I took it to heart.    What I learned was that not having a good day, not being grateful for the blessings in my life (pretty much non-stop) was a character flaw.   It didn't keep me from having times when I felt sad or lonely or confused.  Or even from telling other people about it.  It just meant that while I was doing it I was also a failure.  And when I wasn't having a crappy day I was not so much happy as avoiding failure.  Relieved, at the moment, but not really free to experience the joy.

I'm sure this wasn't the only time I got that message.  It wasn't just that teacher or that year.  It was the culture I was in.  Am still in.  And to be fair, I am that responsible oldest child who tries endlessly to live up to everyone's expectations of me.  I know other people who got the same message and said, (essentially) "screw you, I'm miserable right now and I'm going to let you know it."

I realize as an adult how easy it is to send the message of enforced gratefulness to our children. Since he turned five Lenny has been having the year of unmet needs and desires.  He would like me to be his constant playmate and conversation partner.  But I'm busy and exhausted and rarely manage to read him a story or work on a puzzle with him.  He expresses his frustration by saying "You never play with me!"  Of course I want to defend myself.  I point out the latest walk we took or the time I took him to the library.

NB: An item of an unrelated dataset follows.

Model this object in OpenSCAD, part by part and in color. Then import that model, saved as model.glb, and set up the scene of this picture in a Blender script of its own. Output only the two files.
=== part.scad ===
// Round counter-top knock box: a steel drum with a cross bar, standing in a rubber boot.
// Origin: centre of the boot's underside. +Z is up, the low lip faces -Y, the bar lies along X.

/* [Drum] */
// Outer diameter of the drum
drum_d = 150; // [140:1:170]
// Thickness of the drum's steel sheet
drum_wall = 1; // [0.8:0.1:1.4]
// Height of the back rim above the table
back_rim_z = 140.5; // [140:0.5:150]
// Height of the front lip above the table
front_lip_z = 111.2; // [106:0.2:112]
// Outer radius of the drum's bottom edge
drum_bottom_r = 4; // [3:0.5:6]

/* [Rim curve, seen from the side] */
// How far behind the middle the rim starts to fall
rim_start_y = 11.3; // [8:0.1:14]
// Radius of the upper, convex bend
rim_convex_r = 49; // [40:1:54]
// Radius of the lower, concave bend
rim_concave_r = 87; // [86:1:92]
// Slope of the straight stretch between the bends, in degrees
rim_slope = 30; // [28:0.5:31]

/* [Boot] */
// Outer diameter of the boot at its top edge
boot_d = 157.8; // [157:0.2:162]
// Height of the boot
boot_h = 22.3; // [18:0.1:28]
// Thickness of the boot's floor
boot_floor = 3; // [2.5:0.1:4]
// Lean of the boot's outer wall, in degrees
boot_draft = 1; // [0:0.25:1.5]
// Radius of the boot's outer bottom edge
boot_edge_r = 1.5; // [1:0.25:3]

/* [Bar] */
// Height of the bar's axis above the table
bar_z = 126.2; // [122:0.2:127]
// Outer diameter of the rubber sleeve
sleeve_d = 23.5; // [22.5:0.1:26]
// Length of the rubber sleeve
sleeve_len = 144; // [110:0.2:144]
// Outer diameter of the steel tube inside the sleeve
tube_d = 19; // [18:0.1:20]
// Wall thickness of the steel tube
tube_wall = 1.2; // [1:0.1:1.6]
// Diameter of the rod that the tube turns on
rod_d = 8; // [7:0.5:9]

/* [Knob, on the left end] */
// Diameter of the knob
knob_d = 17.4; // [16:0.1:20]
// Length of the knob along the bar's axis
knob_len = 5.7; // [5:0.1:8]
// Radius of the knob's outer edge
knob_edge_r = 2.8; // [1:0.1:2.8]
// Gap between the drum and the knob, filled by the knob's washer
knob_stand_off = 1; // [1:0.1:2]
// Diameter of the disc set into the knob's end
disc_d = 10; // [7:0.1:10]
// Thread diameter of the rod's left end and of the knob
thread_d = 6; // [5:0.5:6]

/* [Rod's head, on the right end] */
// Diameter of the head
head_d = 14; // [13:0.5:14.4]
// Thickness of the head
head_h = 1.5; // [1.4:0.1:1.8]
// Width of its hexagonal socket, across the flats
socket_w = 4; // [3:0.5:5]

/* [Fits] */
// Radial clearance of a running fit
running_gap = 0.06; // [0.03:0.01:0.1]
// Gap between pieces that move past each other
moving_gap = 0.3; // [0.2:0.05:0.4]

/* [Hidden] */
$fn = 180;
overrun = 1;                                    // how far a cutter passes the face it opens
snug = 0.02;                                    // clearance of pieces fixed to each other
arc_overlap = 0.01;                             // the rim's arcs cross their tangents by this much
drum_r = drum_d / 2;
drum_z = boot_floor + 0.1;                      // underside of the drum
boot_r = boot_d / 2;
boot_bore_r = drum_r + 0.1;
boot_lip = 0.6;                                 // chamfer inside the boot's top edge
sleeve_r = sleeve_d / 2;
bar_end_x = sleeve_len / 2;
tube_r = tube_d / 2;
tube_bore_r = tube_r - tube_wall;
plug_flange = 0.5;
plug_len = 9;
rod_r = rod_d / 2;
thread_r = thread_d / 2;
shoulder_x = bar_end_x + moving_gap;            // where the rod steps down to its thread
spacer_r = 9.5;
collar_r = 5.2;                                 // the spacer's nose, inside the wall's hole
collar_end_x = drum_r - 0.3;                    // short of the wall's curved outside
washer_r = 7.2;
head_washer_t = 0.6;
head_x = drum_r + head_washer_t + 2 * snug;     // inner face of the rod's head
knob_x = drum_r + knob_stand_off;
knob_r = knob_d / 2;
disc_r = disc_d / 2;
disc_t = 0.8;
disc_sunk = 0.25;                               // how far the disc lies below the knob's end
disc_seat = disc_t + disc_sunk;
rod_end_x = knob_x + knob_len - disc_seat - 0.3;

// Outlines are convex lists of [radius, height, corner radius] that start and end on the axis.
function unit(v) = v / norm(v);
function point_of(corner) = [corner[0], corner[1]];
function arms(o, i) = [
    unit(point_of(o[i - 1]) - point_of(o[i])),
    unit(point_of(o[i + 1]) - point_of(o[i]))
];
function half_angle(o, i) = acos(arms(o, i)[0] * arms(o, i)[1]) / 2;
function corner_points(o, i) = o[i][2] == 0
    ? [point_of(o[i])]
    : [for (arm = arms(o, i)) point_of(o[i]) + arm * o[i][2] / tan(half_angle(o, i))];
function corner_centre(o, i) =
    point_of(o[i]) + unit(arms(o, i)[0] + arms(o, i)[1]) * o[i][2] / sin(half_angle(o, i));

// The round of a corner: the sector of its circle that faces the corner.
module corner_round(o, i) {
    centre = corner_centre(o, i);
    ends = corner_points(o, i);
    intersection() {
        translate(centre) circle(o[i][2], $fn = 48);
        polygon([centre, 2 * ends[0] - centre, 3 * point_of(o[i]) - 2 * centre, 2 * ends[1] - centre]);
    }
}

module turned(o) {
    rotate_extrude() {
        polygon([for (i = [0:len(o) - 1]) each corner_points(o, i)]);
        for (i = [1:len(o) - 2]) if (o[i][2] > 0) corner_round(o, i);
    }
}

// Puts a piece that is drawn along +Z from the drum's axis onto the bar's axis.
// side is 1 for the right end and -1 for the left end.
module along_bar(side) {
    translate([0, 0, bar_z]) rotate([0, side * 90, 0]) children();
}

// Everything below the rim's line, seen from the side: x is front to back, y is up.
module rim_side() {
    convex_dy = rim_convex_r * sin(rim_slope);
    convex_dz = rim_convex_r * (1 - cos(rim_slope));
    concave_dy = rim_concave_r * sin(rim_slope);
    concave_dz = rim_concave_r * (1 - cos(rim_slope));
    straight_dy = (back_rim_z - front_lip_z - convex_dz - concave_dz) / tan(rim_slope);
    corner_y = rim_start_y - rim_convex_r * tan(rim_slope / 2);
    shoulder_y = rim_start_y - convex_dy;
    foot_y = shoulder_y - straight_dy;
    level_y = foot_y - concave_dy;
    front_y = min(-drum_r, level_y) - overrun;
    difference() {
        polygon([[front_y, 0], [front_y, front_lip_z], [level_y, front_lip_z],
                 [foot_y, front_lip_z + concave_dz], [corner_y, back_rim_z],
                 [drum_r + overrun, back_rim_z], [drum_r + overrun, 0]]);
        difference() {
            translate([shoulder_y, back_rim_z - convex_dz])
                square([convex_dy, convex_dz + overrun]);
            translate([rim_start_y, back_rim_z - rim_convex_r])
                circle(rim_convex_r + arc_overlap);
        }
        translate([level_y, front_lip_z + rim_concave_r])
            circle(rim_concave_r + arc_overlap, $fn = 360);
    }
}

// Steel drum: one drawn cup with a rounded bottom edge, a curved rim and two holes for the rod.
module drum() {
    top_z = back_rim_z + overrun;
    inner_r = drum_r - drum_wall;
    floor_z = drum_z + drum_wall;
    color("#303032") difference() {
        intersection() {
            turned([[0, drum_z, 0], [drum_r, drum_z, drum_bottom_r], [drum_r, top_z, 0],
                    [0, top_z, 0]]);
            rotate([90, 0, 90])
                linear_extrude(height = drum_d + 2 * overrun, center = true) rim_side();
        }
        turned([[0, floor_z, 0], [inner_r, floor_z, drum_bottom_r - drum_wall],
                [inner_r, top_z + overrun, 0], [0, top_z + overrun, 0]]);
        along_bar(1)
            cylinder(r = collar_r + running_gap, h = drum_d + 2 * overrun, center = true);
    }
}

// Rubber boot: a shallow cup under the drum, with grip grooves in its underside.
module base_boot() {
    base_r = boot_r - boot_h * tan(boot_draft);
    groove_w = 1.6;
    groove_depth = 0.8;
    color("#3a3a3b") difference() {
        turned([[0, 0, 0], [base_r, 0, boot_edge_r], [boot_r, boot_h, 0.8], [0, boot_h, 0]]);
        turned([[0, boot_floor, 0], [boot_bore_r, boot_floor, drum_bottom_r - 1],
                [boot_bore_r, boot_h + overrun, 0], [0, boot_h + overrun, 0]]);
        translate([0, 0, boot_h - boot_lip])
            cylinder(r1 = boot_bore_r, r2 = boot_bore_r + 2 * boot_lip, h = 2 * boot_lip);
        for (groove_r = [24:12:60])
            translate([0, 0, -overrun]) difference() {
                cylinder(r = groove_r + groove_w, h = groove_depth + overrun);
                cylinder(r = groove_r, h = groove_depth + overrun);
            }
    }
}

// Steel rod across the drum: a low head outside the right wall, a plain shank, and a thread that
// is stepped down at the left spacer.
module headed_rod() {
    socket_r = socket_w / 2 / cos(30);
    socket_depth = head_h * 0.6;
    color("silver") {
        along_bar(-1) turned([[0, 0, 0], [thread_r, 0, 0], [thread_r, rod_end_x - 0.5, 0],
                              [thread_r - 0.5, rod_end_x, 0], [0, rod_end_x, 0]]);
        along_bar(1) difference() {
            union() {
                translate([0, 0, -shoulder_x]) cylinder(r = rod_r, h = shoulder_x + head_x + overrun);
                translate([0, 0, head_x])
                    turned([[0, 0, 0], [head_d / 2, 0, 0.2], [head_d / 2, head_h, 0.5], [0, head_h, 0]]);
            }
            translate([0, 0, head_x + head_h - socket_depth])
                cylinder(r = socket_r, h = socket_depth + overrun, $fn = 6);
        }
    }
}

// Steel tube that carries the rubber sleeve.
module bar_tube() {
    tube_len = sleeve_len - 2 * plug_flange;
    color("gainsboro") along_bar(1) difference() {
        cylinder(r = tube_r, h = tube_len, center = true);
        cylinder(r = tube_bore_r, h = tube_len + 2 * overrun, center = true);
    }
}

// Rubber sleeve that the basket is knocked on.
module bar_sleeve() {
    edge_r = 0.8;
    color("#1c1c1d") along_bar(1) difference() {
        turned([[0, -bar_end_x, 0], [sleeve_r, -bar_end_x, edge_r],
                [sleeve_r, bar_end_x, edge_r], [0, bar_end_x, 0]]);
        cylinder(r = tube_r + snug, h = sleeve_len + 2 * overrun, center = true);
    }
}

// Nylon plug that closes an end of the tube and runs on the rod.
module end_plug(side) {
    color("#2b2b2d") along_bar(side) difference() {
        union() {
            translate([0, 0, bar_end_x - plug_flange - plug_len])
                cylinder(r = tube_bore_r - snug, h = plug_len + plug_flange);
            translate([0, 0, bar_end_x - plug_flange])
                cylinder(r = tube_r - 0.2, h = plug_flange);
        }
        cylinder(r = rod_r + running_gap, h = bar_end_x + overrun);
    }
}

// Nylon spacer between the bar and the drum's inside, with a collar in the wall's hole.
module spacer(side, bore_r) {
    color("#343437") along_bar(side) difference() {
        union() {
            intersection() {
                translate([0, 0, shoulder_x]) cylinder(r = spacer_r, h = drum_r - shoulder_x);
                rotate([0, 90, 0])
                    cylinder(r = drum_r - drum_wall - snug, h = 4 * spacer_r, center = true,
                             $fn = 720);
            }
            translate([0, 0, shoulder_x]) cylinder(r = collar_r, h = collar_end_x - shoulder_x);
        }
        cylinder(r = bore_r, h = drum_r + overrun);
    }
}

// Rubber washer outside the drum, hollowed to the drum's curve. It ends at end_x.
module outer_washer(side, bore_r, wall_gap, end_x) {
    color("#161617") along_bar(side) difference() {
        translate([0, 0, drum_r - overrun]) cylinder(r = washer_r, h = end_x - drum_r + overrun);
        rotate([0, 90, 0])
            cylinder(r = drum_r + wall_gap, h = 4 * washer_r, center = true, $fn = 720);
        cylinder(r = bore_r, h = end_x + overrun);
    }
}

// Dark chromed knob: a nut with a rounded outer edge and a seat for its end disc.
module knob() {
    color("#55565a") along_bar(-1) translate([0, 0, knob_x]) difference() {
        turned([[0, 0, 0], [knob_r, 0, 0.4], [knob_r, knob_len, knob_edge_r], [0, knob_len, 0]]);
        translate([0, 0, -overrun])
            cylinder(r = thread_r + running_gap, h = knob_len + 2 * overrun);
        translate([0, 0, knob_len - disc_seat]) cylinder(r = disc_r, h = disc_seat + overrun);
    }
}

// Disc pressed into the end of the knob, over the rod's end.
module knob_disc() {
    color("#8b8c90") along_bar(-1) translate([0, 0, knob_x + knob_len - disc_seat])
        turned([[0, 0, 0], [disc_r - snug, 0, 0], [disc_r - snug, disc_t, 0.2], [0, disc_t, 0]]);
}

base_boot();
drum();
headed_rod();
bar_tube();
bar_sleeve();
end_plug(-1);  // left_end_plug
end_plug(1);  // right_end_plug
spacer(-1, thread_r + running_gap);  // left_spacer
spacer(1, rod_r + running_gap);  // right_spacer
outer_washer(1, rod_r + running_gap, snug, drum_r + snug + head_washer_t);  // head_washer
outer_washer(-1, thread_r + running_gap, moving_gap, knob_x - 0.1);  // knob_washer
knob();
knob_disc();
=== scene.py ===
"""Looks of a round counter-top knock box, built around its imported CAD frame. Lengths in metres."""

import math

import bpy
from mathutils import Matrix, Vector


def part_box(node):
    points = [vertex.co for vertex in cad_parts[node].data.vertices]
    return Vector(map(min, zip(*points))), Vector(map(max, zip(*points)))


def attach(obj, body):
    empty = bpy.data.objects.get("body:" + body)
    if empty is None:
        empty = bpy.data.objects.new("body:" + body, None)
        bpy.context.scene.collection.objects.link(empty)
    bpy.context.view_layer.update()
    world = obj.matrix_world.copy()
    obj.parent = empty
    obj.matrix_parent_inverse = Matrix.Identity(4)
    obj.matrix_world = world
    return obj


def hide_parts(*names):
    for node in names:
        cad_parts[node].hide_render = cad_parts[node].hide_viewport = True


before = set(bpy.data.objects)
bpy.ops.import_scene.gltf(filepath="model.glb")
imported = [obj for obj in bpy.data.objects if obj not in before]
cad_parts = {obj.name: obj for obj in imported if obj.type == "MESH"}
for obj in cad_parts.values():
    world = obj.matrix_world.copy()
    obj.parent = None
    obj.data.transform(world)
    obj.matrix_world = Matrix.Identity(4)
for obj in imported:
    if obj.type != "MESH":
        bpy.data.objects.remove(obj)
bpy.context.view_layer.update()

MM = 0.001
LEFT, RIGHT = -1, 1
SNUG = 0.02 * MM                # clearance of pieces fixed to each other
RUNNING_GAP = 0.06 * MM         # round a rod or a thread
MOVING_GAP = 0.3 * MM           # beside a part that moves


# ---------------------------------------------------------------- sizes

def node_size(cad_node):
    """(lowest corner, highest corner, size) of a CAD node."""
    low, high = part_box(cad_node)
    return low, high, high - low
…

But that's not the point.  When I really get it right is when I realize that what he's really saying is that he has needs that he feels are not being met.  It doesn't matter that so many of his needs are met all the time.  It's not about the joy he takes in his little brother or the time his dad spends taking him to music class.  It's about that particular moment feeling lonely and boring and crappy.  When I really get it right I say, "I'm sorry you're having a bad day."  Not "look at how it's good" or "I'm doing my best" (both of which I do also sometimes say) but "I see that this is not what you wish it could be."

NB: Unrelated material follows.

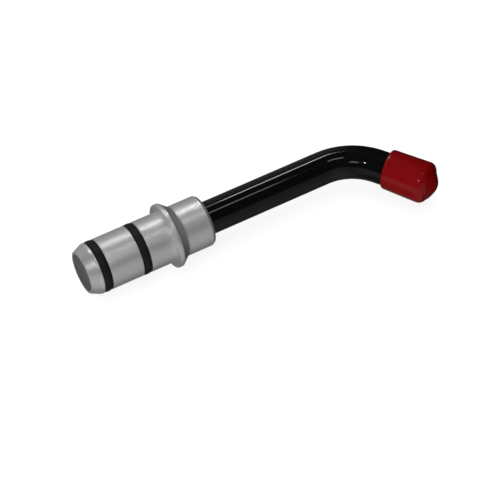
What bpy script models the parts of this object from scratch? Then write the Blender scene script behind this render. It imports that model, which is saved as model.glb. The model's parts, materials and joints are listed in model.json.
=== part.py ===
"""Curing-light light guide: a black-jacketed glass-fibre rod with one bend, glued into a turned
aluminium plug with a flange and two sealing rings, and closed by a push-on tip cap.

Units are metres. The origin is the centre of the polished input face, on the plug's axis. +X runs
along the plug towards the tip, the rod bends towards -Y in the XY plane, and +Z is up.
"""

from math import copysign, cos, pi, radians, sin

import bmesh
import bpy
from mathutils import Matrix, Vector

MM = 0.001

# Rod: the centreline runs straight, round one bend, then straight to the output face.
ROD_RADIUS = 4.0 * MM
INPUT_RADIUS = 4.4 * MM
BEND_START = 63.5 * MM
BEND_RADIUS = 14.0 * MM
BEND_ANGLE = radians(56)
TIP_STRAIGHT = 12.0 * MM
SHEATH_WALL = 0.15 * MM

# Plug, from the input face at x = 0 to the mouth that the rod leaves by. Each turn is the direction
# in degrees, from +X towards larger radii, that the surface faces where a rounded edge ends.
PLUG_RADIUS = 6.2 * MM
PLUG_BORE = 4.45 * MM
FERRULE_LENGTH = 31.6 * MM
LIP_RADIUS = 5.2 * MM
LIP_ROUND = 0.25 * MM
LIP_TURN = 115
NOSE_TURN = 122
NOSE_ROUND = 1.2 * MM
NOSE_LENGTH = 2.6 * MM
FLANGE_FACE = 21.4 * MM
FLANGE_RADIUS = 7.85 * MM
FLANGE_RIM = 1.05 * MM
RIM_ROUND = 0.3 * MM
CONE_TURN = 56
CONE_FOOT_ROUND = 0.8 * MM
FLANGE_FRONT = 24.8 * MM
MOUTH_ROUND = 0.7 * MM
MOUTH_DROP = 0.35 * MM
COUNTERSINK = 0.15 * MM

# Sealing rings, centred in their grooves and standing just proud of the plug.
RING_CENTRES = (4.0 * MM, 14.0 * MM)
GROOVE_WIDTH = 2.12 * MM
GROOVE_FLOOR = 4.97 * MM
RING_WIDTH = 1.96 * MM
RING_PROUD = 0.07 * MM
RING_SQUARENESS = 3.0
RING_POINTS = 12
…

So that maybe he can learn that it's not his job to be happy.  It's his job to be real.  It's OK to notice when he is not happy.  It's OK to enjoy the times when he is happy and not worry about the next time someone asks "How are you doing?"  Because he's fine.  Or not.  I hope I can learn that lesson too.  And I hope I survive February.  And I'd like a lot less snot in the house.


  1. Wow, Rachel, I am so glad you wrote this. (And you're right, this is all one thought. I am in the middle of writing a really long post myself, and I considered breaking it up, but really, it's all one story and can't be broken up! So I get that.) Being honest about this, and saying that the good things don't undo the bad things, and we need to pay attention to the bad things too. Sometimes Christians try to do that, because we are uncomfortable with it, or we think it's a sin to ever talk about. (That's where you have to balance Philippians Chapter 4 with most of the Psalms, hehe.) Have you ever read "I have to be perfect and other parsonage heresies"? It's a book for PK's (but I'm reading it b/c my kids are MK's, which is sort of like a subset of PK's, and they were PK's first, before we moved overseas). It tries to break down the lies that we tell ourselves when our families are in ministry. The first part talked about saying "and." It was good AND it was bad. We had been through training that talked a lot about yays and yucks, the paradoxes of life, but I think I thought of the good as a BUT instead. It was bad BUT it was good (as if the good outweighs or undoes the bad). Instead I'm trying to reframe as it was bad AND it was good. Well, anyway, this got to be long, and I know you don't think being an MK was good, so that idea may not apply to that, however, it does still apply to the rest of life :) By the way my husband wrote about this in a post entitled Outlawed Grief. Here it is if you want to read it: Because sometimes, our life is just falling apart, and we shouldn't pretend it isn't.

    1. Thanks! I haven't read that book, but it sounds good. I'm not actually a PK - rare I guess, but my dad was never ordained. Still there were probably some of the same pressures and ideas. I would say that there were good things about being an MK. I may have come across more negatively about that than I should have. I think that I just spent a long time feeling that there was something wrong with me because it was not a good fit for me. Maybe we don't have to "like" our lives. Maybe that's another aspect of the culture of happiness. But it is a question people often ask and one way, I guess, to measure how something is affecting someone.

      Your husband touches on something that I have really struggled with in all this which is the "it's God's plan" line that gets trotted out in hard times. I've thought about that one a lot and don't have many answers. Our pastor is starting a series of teachings that I'm hopeful will help me sort some ideas out.

    2. Yeah, that whole sovereignty of God thing, I think it gets used wrong a lot. You said so yourself in the Forrest Gump post about "sh*t happens." Bad things sometimes happen in this life, and I REFUSE to believe God wants those things. A lot of times when people are hurt, it's because someone else sinned, and God never wants people to sin, though He knows we will. And then of course there are just the horrific accidents that happen too, just bad things happening all the time. So I hate it when people say such and such was God's will. Rather, I like to say, God can use [insert problem] to draw us to Him. Absolutely hate the sovereignty of God being used as an excuse for not having compassion. But I better stop myself before I get really upset. So, bye for now!

  2. I read once that people who complain are optimists, because they have high expectations. I'm not sure that's true, but I used it as an excuse during residency. Sometimes things changed. I am not one to sit by and simply roll with things and accept that something cannot be changed. Sometimes it's my attitude that has to change. But I agree with you that external "happiness" seems to be emphasized especially in the Evangelical Xn community. I remember hearing the saying in my childhood, "When asked how you are, you should not say, 'Pretty well, under the circumstances,' because a Xn should never be under the circumstances." I know now that saying is bunk. Yet I wouldn't say that I'm a negative person, or that I'm discontented. I'm just real, and I love that about you, too. Keep it up, sister. :)

    1. Thought long about what you said and then didn't get a chance to reply. Thanks for the comment. We are definitely "under the circumstances" at the moment.